## Exercise description
Copy out exactly the lines from the start of the data to the line containing "return made, cls(made.node_tree)". Include both.

* START *

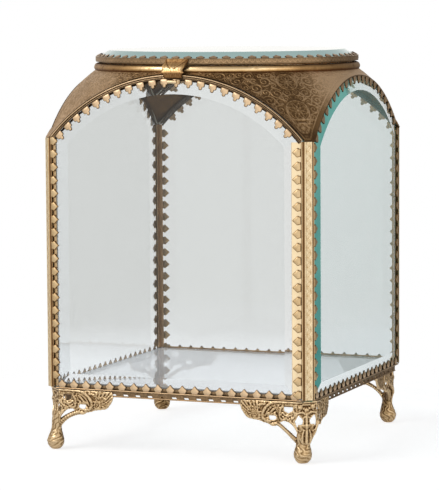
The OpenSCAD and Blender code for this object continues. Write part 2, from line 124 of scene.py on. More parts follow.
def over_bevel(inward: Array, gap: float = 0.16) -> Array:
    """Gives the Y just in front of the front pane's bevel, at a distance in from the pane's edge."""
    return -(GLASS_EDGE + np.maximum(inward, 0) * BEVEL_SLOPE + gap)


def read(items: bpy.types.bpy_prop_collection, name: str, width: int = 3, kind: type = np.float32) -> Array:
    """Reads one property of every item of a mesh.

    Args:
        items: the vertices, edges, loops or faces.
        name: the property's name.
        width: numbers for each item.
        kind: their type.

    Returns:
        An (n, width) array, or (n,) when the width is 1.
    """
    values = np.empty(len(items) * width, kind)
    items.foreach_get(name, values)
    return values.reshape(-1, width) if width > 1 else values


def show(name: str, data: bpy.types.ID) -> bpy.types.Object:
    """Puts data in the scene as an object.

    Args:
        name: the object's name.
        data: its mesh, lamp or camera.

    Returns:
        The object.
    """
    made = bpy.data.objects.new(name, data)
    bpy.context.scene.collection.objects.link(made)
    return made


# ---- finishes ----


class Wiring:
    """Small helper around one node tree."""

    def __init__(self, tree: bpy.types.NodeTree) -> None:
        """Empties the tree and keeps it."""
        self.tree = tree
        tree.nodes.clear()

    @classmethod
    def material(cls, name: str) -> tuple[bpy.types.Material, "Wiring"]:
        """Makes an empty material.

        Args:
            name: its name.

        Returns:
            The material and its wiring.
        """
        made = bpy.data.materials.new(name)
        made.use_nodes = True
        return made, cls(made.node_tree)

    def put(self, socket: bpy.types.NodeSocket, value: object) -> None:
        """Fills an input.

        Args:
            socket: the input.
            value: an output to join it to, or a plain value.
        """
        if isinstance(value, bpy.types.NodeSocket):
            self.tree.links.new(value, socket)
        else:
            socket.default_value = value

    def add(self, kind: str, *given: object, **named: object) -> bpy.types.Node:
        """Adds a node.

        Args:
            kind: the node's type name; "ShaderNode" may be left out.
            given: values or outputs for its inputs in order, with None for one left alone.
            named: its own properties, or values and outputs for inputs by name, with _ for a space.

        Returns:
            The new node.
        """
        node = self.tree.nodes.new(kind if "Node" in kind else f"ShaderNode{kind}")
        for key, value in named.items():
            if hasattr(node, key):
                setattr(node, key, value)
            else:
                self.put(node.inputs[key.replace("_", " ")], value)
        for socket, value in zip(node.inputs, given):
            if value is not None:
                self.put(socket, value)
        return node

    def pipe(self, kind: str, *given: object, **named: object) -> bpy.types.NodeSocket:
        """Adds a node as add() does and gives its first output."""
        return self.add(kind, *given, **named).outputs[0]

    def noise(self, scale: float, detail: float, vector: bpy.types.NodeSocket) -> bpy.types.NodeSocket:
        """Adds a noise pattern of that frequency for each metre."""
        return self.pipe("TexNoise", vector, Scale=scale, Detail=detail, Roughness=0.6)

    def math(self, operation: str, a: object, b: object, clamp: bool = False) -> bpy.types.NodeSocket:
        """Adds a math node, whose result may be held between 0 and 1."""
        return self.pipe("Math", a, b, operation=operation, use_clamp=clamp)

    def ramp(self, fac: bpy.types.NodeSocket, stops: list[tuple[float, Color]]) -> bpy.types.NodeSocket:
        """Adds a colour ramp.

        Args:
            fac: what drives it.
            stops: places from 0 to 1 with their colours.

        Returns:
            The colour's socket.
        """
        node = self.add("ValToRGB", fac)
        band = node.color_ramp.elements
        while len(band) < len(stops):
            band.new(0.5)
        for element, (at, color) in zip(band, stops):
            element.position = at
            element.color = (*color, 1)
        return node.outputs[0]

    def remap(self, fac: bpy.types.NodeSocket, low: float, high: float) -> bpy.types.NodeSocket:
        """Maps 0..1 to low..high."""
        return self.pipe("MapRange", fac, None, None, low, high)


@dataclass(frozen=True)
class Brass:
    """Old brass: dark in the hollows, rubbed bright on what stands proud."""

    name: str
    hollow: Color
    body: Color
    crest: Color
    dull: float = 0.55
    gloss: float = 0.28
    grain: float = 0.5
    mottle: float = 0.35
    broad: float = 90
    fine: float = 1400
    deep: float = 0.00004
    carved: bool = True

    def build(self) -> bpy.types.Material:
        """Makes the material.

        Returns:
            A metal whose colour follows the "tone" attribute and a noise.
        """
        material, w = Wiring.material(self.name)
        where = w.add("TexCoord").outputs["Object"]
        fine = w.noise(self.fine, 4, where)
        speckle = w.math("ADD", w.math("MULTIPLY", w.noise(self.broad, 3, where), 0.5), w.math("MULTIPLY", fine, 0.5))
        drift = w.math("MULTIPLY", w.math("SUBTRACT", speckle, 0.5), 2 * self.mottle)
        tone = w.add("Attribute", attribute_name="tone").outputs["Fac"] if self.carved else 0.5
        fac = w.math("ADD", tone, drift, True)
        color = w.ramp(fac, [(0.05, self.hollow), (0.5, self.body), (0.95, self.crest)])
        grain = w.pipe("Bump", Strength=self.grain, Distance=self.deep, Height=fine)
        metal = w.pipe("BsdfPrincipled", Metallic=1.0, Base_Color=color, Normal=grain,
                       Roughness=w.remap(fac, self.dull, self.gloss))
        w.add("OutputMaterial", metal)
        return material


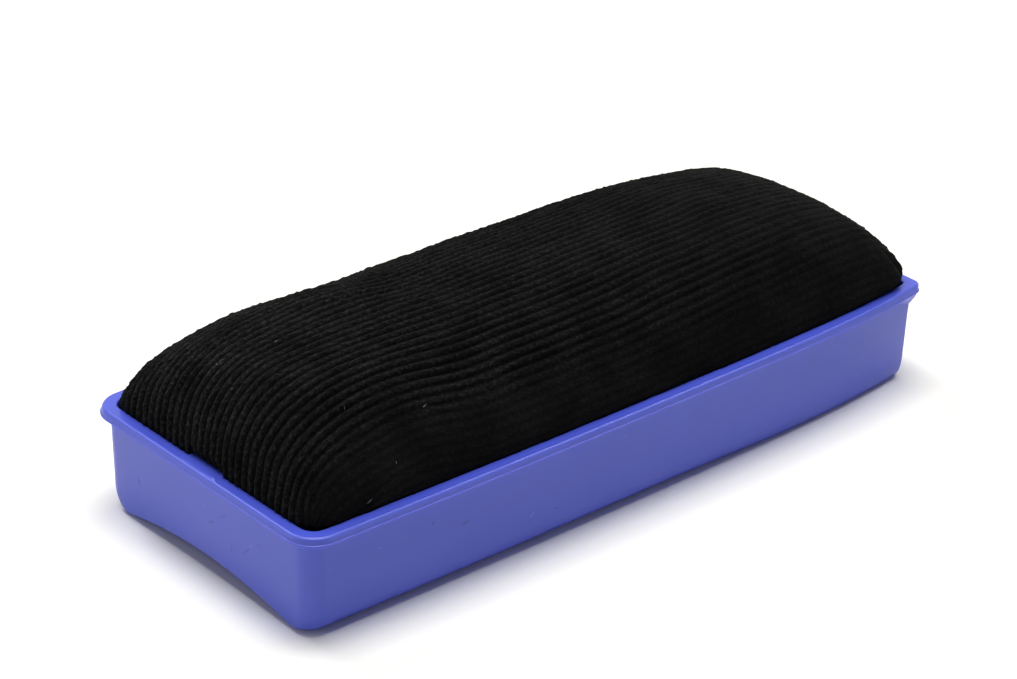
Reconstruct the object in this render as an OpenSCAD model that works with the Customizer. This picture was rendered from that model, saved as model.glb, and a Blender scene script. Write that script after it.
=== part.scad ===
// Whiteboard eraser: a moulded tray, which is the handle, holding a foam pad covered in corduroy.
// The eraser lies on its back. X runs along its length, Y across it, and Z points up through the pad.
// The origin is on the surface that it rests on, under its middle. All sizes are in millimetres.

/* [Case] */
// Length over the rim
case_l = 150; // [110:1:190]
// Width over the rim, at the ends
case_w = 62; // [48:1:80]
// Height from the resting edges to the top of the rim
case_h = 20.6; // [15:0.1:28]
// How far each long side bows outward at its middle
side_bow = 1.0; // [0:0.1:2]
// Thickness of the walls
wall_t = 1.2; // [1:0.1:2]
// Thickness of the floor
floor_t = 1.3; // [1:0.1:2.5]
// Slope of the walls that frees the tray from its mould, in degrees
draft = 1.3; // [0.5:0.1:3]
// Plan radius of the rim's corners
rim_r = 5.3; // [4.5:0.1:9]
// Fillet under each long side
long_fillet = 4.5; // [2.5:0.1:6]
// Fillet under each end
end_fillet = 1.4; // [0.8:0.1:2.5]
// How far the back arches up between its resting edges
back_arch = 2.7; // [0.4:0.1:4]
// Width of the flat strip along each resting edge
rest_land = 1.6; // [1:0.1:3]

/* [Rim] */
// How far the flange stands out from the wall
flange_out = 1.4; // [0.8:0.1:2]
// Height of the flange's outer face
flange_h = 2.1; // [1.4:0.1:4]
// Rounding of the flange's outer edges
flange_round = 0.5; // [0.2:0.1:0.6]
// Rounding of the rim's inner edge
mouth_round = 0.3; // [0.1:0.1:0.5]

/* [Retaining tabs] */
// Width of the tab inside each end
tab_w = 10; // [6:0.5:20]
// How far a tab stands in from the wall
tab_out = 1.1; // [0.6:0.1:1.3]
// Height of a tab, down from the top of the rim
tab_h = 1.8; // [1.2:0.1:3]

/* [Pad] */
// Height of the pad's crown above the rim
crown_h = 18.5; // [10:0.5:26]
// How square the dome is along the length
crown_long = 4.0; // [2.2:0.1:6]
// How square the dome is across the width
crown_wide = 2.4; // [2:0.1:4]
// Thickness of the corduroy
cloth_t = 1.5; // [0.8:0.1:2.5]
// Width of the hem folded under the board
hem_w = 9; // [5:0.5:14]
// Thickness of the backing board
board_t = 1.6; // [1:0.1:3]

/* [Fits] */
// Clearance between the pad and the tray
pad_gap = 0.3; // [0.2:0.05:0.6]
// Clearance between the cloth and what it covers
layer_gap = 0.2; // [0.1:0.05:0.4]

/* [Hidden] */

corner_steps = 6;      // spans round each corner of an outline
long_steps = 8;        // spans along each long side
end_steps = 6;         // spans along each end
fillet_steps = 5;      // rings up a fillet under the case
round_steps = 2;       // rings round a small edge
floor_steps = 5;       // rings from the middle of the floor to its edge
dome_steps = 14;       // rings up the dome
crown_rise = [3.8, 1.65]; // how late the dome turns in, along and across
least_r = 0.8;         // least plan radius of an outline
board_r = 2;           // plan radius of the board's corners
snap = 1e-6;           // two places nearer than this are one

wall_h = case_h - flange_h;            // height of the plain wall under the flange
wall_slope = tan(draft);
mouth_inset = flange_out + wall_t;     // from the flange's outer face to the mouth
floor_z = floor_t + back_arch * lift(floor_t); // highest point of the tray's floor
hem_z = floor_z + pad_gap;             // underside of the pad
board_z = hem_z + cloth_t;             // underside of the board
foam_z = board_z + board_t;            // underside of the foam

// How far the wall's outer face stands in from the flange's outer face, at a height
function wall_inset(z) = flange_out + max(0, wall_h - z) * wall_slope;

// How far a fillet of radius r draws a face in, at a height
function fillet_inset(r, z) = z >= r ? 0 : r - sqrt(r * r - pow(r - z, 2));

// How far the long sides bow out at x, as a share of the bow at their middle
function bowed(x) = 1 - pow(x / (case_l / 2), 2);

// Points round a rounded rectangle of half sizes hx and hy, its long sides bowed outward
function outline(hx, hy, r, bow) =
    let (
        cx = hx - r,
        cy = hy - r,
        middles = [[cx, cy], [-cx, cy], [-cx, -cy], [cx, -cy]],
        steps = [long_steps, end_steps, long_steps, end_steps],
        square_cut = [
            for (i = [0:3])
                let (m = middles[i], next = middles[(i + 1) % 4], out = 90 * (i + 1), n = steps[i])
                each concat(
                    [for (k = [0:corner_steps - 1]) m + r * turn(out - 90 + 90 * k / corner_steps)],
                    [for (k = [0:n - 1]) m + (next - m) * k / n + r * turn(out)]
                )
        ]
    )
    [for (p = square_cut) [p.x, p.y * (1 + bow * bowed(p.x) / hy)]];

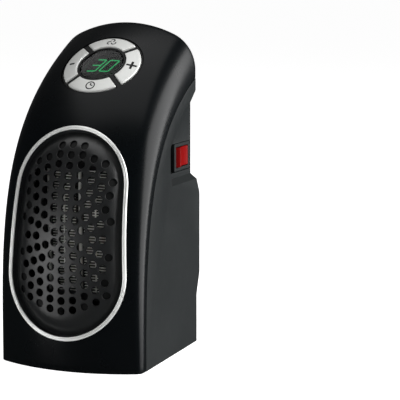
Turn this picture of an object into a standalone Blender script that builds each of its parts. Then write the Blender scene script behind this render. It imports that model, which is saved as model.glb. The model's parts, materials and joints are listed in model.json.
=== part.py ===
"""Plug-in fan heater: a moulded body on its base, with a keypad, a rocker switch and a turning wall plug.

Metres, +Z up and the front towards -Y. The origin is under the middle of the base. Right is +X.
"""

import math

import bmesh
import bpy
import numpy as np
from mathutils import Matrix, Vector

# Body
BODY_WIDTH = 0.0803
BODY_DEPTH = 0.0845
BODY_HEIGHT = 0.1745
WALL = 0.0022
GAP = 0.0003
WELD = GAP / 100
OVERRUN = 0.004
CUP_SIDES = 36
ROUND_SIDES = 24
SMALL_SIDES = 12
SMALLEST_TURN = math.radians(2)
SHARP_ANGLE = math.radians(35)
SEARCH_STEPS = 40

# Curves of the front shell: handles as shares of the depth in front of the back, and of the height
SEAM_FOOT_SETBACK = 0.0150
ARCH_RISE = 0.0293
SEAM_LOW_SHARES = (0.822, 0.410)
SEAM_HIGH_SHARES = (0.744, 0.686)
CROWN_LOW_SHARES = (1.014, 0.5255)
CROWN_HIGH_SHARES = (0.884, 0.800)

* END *

## Response to the task
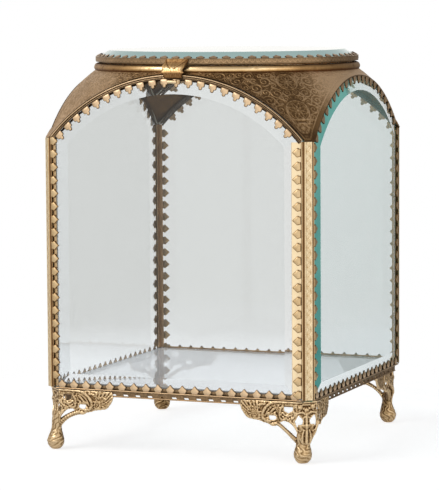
The OpenSCAD and Blender code for this object continues. Write part 2, from line 124 of scene.py on. More parts follow.
def over_bevel(inward: Array, gap: float = 0.16) -> Array:
    """Gives the Y just in front of the front pane's bevel, at a distance in from the pane's edge."""
    return -(GLASS_EDGE + np.maximum(inward, 0) * BEVEL_SLOPE + gap)


def read(items: bpy.types.bpy_prop_collection, name: str, width: int = 3, kind: type = np.float32) -> Array:
    """Reads one property of every item of a mesh.

    Args:
        items: the vertices, edges, loops or faces.
        name: the property's name.
        width: numbers for each item.
        kind: their type.

    Returns:
        An (n, width) array, or (n,) when the width is 1.
    """
    values = np.empty(len(items) * width, kind)
    items.foreach_get(name, values)
    return values.reshape(-1, width) if width > 1 else values


def show(name: str, data: bpy.types.ID) -> bpy.types.Object:
    """Puts data in the scene as an object.

    Args:
        name: the object's name.
        data: its mesh, lamp or camera.

    Returns:
        The object.
    """
    made = bpy.data.objects.new(name, data)
    bpy.context.scene.collection.objects.link(made)
    return made


# ---- finishes ----


class Wiring:
    """Small helper around one node tree."""

    def __init__(self, tree: bpy.types.NodeTree) -> None:
        """Empties the tree and keeps it."""
        self.tree = tree
        tree.nodes.clear()

    @classmethod
    def material(cls, name: str) -> tuple[bpy.types.Material, "Wiring"]:
        """Makes an empty material.

        Args:
            name: its name.

        Returns:
            The material and its wiring.
        """
        made = bpy.data.materials.new(name)
        made.use_nodes = True
        return made, cls(made.node_tree)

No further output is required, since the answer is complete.